Ättestupan is also a myth about a cliff in the Nordic mythology, where the old and sick were said to be thrown to die. I am not sure anyone understands this in Swedish either. It’s a personal memory. Titles just come up and sometimes I change them. There could be two titles for the same object. However I don’t like to have “without title” on my work.
RS: Giving the title is giving information, telling the viewer about your intentions, your contribution. How is that important?
KK: You are right, to give the title is to provide information, maybe I should stop that and use “without title”, or simply create numbered works. For me it has been a way to remember what I reflect on at the time when I worked with the object. But it has happened, though not often, that I forgot or changed the title and used a new one.
RS: What are you working on now?
KK: At the moment I am working on a public commission about the holocaust. It’s a commission from the Gothenburg Arts Board. The initiative comes from the local Jewish Association, Mosaiska föreningen, and the money comes from a donation, which is responsible for promoting “the city’s embellishment”. It was preceded by a competition between three invited artists including my proposal that won the contest.
In my studio I am working with a grand piano and a door. These works are separate from the work of the public commission about the holocaust. The sketch for the holocaust includes a curved rail [from a train track], children’s shoes, and a lamplight. The materials are bronze, iron and glass.
RS: You have also proposed a new bridge for Gothenburg.

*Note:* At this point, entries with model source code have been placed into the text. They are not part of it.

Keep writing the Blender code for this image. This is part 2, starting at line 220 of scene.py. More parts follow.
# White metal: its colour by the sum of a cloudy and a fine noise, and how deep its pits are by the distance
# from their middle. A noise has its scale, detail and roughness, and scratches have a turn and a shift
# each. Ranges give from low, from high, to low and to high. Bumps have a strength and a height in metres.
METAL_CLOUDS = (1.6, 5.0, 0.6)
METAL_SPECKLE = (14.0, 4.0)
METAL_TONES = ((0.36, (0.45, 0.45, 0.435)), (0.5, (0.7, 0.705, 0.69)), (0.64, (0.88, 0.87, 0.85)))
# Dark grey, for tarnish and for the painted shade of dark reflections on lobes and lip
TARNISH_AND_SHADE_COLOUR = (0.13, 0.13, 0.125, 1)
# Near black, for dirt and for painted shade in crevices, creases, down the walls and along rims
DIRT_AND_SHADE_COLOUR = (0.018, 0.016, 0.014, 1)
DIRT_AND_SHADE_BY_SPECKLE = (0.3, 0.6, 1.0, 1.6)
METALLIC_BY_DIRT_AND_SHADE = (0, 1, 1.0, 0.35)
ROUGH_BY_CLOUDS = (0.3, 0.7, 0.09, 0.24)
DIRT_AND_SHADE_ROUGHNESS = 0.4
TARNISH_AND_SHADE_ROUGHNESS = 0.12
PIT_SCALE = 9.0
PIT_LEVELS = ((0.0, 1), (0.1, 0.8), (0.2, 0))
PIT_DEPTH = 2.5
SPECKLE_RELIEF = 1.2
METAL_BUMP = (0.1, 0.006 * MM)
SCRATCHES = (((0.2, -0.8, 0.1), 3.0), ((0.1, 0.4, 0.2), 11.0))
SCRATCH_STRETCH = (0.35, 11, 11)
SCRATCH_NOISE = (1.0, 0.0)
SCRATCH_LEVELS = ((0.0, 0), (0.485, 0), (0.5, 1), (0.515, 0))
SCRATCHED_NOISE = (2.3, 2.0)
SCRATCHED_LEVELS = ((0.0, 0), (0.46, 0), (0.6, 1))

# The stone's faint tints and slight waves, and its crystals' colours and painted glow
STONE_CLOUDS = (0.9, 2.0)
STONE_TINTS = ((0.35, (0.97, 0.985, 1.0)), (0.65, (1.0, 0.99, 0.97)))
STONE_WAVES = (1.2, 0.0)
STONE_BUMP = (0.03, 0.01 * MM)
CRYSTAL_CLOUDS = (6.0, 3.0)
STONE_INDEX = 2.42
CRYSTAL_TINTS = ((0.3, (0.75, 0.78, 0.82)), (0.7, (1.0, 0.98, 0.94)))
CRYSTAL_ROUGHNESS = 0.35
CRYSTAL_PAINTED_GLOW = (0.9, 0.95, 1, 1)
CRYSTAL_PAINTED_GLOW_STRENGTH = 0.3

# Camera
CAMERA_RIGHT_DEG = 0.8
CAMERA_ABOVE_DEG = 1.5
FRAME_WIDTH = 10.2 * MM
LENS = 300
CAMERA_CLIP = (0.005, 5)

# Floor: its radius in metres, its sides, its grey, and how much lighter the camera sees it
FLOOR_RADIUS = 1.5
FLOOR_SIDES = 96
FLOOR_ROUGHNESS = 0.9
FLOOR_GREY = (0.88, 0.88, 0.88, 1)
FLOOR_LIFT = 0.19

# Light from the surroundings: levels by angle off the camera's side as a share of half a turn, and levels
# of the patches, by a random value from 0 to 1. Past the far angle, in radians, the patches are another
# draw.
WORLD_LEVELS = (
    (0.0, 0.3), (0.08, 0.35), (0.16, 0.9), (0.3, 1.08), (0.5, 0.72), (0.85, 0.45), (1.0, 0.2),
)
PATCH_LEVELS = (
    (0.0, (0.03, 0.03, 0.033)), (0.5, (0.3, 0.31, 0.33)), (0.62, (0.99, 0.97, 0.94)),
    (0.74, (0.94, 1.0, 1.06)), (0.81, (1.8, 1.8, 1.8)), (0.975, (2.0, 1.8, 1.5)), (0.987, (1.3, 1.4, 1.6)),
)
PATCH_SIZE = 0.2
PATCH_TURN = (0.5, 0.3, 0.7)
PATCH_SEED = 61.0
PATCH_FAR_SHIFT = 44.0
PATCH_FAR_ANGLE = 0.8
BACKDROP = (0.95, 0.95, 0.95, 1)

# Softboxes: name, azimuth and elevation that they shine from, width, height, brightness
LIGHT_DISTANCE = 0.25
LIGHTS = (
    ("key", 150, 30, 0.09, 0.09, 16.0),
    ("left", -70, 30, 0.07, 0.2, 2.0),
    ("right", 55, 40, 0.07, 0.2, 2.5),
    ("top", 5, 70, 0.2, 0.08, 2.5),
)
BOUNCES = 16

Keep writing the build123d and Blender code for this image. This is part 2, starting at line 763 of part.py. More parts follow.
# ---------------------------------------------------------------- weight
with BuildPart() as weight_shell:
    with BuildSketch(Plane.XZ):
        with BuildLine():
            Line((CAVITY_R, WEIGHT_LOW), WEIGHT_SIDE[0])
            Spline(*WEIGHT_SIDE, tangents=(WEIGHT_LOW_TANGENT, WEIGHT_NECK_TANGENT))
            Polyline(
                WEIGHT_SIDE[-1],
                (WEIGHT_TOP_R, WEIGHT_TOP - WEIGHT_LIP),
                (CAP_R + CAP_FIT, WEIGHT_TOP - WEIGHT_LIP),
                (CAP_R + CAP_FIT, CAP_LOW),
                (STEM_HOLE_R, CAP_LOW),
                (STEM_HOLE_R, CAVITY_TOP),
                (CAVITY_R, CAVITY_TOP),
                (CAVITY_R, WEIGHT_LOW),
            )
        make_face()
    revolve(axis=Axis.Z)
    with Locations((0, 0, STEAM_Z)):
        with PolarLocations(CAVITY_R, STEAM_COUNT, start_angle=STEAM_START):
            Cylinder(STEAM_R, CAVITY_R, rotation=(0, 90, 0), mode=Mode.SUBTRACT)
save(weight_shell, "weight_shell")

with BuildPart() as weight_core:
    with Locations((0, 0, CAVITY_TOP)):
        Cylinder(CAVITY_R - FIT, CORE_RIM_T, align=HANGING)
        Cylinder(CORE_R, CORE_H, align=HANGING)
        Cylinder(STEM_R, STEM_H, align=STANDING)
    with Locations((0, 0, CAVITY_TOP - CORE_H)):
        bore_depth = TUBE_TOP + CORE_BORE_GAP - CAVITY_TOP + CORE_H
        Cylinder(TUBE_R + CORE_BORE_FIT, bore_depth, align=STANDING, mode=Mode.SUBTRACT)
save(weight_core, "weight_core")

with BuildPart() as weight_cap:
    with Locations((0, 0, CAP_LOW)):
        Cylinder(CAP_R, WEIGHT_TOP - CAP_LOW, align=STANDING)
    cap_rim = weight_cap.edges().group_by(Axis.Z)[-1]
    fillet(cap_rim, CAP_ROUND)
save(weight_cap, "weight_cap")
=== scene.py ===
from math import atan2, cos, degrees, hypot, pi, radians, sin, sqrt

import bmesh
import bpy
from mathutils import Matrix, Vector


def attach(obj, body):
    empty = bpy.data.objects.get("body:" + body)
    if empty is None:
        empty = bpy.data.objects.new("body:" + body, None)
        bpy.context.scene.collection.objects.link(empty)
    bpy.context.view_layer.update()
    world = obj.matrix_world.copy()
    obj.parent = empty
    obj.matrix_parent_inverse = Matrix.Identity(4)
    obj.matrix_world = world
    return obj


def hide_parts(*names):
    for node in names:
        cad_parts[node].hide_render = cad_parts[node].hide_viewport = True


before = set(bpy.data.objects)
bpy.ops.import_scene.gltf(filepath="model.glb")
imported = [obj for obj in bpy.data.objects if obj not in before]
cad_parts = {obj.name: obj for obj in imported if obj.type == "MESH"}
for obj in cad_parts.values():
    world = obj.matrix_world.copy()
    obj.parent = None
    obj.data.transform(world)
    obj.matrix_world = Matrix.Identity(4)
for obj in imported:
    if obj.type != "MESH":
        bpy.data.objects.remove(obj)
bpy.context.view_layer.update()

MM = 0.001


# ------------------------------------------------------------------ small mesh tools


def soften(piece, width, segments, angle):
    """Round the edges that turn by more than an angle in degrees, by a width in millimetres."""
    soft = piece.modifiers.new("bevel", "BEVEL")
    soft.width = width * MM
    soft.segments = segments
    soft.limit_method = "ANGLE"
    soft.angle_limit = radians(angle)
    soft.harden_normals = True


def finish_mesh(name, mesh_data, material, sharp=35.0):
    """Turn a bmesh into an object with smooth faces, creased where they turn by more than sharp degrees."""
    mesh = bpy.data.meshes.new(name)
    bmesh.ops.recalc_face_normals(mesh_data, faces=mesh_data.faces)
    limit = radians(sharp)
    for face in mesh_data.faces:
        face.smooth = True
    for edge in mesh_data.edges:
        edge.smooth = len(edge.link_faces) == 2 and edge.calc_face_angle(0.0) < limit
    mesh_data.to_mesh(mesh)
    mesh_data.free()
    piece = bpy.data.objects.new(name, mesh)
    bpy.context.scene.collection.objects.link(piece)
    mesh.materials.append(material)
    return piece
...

KK: It is not a bridge, it’s a building which in some cases also works as a bridge. An old idea which we have seen in Florence, Ponte Veccio and in Bath [in England].
RS: Will it be built?
KK: No, not a chance, and if so, it would really surprise me. I reacted just to political nonsense talk, and a lack of will from both architects and the local urban office. My sketch was just a way to show if you want to build a so-called “iconic building”, we must think of other paths than a new skyscraper building.